Beh, adesso vi lascio iniziare a leggere il capitolo vero. Buona lettura.]

Nonostante fossero in piena estate, e le notti fossero considerevolmente corte rispetto che nel resto dell'anno, Jonathan pensava che sarebbe impazzito quella notte; che pareva essersi fermata.

Il cacciatore veniva logorato dall'ansia e dal puro terrore: non sapeva chi aveva rapito Thomas, cosa gli stesse accadendo, perché l'avessero fatto, non poteva fare alcunché o contattare qualcuno. Poteva solo disquisire con la sua mente, che lavorava frenetica in cerca di risposte; facendogli venire una forte emicrania, ad un certo punto.

Si diresse nel bagno personale, alla ricerca di un'aspirina per porre fine a quel suo dolore più che secondario: era un dolore infimo rispetto alla sofferenza che gli dilaniava il cuore a causa del rapimento di Thomas...
Frugando nel mobile bianco accanto lo specchio, scorse alla fine la parte superiore di una scatoletta con delle aspirine. Per prenderle, doveva scostare altri medicinali, ed in mano gli finì un flaconcino di sonniferi.
L'aveva preso perché, vicino all'anniversario della morte della madre (cioè verso gennaio) gli venivano spesso gli incubi.

Girò il flaconcino, in un gesto quasi meccanico.
Scadevano di lì a poco.
Una idea gli passò per l'anticamera del cervello, sfondò la porta che portava al conscio e lì si radicò, diventando un piano più che plausibile nella testa del castano.

Jonathan prese la scatoletta con le capsule, la mise in tasca e richiuse l'armadio con un sonoro tonfo, lasciando molti medicinali sul tavolino. Scattò fuori dal bagno e successivamente dalla camera da letto in velocità, quasi rischiando di inciampare nella sedia accanto alla scrivania.

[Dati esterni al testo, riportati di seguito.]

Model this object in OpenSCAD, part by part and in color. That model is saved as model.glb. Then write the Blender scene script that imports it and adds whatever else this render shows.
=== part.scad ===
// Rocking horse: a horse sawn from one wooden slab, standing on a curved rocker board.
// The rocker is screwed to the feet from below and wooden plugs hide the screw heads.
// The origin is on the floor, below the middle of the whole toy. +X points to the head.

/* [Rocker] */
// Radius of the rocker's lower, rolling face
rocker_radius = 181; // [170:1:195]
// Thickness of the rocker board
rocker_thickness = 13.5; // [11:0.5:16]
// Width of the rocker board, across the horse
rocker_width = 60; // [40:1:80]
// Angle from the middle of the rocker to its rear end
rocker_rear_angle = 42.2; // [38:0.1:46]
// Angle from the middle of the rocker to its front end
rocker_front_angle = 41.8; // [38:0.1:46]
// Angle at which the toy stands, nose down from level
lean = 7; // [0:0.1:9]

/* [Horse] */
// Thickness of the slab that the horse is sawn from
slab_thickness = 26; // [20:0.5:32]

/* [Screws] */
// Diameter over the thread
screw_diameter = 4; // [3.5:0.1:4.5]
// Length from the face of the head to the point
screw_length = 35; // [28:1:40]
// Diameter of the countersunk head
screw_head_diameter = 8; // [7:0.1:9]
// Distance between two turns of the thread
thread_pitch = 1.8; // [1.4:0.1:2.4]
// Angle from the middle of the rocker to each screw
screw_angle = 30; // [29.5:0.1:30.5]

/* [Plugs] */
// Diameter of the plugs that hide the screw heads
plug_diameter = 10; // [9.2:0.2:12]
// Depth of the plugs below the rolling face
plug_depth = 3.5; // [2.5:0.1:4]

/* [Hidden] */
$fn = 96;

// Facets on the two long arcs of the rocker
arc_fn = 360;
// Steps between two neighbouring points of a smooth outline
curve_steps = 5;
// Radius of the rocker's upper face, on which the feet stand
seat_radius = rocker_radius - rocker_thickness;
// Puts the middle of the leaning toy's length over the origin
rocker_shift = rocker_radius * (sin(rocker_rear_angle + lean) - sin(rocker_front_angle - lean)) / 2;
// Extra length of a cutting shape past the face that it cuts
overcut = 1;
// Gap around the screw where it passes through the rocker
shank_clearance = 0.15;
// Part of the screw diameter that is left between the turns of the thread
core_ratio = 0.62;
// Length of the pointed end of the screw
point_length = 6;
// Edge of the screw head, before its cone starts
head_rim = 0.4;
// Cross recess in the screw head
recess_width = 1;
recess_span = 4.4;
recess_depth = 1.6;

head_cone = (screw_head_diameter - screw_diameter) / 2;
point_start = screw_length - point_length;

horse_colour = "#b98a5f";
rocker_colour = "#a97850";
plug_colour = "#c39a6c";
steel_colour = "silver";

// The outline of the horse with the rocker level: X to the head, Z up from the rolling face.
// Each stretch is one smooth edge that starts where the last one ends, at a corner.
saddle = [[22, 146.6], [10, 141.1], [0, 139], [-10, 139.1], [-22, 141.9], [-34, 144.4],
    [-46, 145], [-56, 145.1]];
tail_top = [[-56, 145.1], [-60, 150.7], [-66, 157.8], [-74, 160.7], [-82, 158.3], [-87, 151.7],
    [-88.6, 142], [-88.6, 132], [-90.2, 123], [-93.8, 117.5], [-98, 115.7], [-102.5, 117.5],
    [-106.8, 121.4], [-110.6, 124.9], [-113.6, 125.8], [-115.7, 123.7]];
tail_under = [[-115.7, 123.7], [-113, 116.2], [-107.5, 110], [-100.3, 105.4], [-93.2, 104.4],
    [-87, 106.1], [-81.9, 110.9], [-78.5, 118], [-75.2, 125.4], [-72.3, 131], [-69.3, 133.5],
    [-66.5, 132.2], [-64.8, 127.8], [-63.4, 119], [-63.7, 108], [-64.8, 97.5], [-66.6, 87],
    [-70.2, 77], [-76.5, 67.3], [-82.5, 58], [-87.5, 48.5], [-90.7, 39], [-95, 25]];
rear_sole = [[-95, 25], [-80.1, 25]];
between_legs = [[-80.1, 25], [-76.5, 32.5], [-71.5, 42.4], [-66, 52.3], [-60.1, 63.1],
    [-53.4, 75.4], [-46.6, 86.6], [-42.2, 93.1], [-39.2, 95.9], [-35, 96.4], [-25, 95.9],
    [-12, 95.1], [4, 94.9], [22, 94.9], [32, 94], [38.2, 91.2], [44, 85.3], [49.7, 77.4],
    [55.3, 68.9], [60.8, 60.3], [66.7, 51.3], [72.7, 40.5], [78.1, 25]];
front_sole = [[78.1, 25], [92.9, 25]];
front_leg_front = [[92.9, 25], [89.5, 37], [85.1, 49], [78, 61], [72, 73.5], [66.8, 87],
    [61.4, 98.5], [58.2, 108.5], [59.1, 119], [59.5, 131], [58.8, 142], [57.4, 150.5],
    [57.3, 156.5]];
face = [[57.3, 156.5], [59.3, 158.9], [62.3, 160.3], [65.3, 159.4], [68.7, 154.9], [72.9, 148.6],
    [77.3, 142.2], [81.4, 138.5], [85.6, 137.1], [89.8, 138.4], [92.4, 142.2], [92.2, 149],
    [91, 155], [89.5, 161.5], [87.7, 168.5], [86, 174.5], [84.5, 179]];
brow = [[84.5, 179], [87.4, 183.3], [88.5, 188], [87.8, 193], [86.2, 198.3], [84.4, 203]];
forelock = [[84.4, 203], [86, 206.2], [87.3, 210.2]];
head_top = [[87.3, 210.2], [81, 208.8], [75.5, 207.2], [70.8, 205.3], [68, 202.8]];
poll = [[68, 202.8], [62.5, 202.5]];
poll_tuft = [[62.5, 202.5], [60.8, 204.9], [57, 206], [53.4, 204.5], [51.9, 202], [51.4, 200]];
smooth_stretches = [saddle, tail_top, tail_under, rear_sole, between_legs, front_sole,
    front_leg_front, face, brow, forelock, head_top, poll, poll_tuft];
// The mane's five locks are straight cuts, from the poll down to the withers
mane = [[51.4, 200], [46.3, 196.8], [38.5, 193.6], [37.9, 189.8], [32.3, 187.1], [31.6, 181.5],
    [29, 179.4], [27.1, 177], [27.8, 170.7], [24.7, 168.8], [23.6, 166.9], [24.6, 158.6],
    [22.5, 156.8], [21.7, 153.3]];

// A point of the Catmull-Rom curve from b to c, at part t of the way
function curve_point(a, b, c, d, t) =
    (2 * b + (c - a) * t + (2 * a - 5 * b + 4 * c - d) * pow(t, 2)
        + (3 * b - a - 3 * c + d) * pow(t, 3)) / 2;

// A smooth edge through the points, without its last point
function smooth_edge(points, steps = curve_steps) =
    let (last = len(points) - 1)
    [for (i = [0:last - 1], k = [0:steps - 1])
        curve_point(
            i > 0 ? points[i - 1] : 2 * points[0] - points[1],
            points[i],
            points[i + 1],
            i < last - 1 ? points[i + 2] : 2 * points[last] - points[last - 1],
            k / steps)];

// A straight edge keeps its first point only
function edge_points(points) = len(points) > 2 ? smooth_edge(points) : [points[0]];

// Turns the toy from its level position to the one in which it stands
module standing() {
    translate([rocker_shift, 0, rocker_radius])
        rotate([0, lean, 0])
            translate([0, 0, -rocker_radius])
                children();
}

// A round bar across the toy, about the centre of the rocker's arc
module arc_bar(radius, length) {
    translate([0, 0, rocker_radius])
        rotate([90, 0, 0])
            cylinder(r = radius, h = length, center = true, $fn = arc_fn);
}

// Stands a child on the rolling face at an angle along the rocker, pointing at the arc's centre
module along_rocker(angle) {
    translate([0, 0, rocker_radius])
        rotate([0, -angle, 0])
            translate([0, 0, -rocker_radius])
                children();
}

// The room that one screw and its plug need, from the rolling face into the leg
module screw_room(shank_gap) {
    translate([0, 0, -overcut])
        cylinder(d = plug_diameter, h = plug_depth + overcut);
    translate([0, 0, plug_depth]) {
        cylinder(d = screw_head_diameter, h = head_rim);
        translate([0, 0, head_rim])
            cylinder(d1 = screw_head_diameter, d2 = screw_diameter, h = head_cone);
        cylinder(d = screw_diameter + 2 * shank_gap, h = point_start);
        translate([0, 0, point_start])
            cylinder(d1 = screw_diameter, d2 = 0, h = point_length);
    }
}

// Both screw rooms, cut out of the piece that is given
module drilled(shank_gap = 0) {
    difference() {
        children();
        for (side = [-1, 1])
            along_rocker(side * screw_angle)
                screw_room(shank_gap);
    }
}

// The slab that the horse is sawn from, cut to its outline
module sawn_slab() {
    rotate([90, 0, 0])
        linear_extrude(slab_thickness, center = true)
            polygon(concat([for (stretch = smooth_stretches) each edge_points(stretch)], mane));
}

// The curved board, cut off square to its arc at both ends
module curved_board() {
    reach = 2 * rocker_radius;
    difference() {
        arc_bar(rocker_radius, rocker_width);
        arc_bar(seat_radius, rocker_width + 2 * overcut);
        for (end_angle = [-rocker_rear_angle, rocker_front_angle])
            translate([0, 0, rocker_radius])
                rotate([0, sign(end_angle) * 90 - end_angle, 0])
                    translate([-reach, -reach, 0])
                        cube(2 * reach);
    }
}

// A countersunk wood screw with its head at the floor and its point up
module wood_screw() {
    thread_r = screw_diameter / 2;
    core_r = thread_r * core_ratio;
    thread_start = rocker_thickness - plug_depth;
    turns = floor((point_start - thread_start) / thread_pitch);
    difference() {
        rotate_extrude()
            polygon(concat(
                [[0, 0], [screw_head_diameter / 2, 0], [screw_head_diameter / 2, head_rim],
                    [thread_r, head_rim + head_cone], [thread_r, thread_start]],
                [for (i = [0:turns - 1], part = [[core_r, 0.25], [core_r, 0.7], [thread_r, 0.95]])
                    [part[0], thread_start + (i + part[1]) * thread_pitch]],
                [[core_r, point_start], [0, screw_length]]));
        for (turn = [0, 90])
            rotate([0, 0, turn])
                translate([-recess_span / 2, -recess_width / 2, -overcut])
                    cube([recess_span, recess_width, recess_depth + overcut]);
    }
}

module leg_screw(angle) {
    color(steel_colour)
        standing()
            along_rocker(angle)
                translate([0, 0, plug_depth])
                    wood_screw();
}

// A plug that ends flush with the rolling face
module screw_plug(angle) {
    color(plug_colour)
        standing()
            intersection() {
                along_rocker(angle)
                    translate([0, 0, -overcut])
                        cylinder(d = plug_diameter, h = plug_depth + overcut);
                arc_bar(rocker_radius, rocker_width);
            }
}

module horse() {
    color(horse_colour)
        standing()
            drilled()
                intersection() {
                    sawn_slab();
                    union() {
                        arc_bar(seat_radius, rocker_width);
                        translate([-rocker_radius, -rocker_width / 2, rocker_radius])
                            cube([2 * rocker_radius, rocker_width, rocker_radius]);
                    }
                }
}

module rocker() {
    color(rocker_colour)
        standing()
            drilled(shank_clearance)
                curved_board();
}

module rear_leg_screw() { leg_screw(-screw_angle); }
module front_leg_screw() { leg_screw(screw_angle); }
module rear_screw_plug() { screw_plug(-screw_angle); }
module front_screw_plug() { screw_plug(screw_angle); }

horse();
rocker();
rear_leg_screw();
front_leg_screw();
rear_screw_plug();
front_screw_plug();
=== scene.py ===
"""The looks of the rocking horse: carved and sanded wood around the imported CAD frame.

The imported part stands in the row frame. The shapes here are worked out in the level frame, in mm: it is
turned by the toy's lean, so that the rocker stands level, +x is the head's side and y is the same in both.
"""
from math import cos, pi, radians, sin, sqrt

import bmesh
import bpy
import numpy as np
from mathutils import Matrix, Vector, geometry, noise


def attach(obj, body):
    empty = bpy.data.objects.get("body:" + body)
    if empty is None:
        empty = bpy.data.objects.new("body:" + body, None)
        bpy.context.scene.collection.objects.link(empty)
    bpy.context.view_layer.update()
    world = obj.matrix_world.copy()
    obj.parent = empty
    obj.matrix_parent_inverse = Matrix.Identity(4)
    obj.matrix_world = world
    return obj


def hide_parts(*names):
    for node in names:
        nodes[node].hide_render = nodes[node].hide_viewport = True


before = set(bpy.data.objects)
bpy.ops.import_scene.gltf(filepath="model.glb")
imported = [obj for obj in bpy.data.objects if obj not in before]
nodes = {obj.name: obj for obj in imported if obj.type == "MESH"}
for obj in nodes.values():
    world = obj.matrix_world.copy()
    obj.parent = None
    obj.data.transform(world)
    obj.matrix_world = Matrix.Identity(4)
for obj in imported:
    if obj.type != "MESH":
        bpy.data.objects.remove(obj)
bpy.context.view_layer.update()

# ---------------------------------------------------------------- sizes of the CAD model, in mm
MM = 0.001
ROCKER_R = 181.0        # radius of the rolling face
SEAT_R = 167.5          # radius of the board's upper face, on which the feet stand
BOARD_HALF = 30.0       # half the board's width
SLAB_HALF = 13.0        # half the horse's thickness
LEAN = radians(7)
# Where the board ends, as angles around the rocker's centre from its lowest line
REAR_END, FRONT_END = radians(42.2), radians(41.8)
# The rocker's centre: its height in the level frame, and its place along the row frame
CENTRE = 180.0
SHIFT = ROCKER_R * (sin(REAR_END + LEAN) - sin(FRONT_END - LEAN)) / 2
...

Scese le scale, saltando insieme gli ultimi quattro gradini, si diresse in cucina e si versò un bicchiere d'acqua.
Aprì allora il flaconcino e lo tenne mezzo inclinato sopra la mano aperta, un po' a coppa.

Un sonnifero serviva quando l'adrenalina era troppa.
Un sonnifero sulla mano.
Due sonniferi totali svuotavano la mente.
Una seconda pasticca fece compagnia alla prima.
Tre sonniferi per non fare brutti sogni.
Il duo diventò un trio.
Si ficcò in bocca i sonniferi, neanche fossero caramelle, e li mandò giù con un bicchiere d'acqua.

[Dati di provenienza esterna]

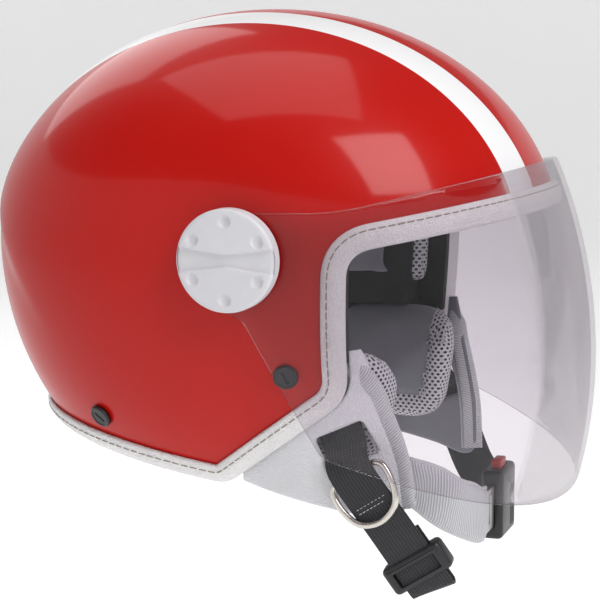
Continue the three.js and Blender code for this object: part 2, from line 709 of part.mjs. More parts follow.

Si mise allora, nell'attesa, a fissare il tavolo marrone scuro con tutte le sue striature, alcune un po' più chiare e altre un po' più scure.
Passò quasi dieci minuti in quel modo prima di ridestarsi senza che niente di effettivo avesse potuto provocare la rottura del momento di sospensione.

Con l'effetto soporifero dei sonniferi in circolo, camminò a passo trascinato fino ad uno dei due divani in soggiorno. Appena si sedette si sentì ancor più stanco, ma non sapeva se era un effetto placebo, dato che anche la mente chiedeva tregua al più presto, o se era la dose di sonnifero presa, abbastanza forte, che gli stava facendo effetto.
Forse c'entrava che li prendeva solo poche volte all'anno e quindi non ne era un totale esperto...
Quasi subito la testa gli cadde sul divano e, messosi meglio steso, si girò nel comodo ma stretto letto improvvisato. Poi il sonno lo colse.

•~-~•

<T-T-TU?!> si stupì Thomas balbettando, agitandosi tantissimo sul letto.
<Allora mi hai riconosciuto, eh?> se la ridacchiò il kitten dai capelli biondicci e gli occhi ambrati.

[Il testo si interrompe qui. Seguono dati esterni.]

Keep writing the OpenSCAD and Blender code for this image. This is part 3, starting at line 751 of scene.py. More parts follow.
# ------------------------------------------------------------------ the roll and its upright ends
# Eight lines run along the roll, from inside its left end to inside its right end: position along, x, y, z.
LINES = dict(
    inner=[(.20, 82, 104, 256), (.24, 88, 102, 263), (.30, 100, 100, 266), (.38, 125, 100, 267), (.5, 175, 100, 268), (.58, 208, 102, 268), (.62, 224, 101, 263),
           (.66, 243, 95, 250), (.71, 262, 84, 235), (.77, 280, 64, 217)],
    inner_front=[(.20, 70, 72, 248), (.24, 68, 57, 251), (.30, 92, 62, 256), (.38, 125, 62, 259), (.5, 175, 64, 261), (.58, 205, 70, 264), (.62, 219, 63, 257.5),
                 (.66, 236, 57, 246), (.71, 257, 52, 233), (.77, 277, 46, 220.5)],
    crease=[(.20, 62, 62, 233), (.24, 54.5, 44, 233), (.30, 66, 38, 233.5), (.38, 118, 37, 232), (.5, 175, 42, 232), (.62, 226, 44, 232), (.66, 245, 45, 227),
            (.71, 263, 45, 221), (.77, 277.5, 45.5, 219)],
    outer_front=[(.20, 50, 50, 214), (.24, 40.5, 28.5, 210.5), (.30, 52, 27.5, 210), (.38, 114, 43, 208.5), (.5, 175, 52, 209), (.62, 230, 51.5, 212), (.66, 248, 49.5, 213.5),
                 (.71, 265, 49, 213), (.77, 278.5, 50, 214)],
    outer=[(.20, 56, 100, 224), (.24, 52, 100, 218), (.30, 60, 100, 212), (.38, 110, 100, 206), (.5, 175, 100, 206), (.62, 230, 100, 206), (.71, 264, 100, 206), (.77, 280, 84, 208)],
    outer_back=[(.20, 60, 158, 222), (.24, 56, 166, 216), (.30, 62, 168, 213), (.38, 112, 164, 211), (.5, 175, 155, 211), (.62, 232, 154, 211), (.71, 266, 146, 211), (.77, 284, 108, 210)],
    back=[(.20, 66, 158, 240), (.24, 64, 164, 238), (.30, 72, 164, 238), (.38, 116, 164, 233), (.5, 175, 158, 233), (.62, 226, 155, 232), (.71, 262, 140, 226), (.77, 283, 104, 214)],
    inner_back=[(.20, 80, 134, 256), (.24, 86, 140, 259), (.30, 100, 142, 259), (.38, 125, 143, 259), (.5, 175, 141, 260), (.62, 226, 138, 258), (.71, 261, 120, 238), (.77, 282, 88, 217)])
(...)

Il moro provò a dare dei calci all'aria, disperato, sperando che l'altro si tenesse a una certa distanza, ma non fu così. Il kitten biondo gli prese le gambe, gliele allargò e vi si sedette in mezzo, tenendole ferme con i palmi sulle ginocchia.
Thomas si sentì un unico fascio di nervi teso, con quello stronzo tra le gambe; tra l'altro immobilizzato e disteso.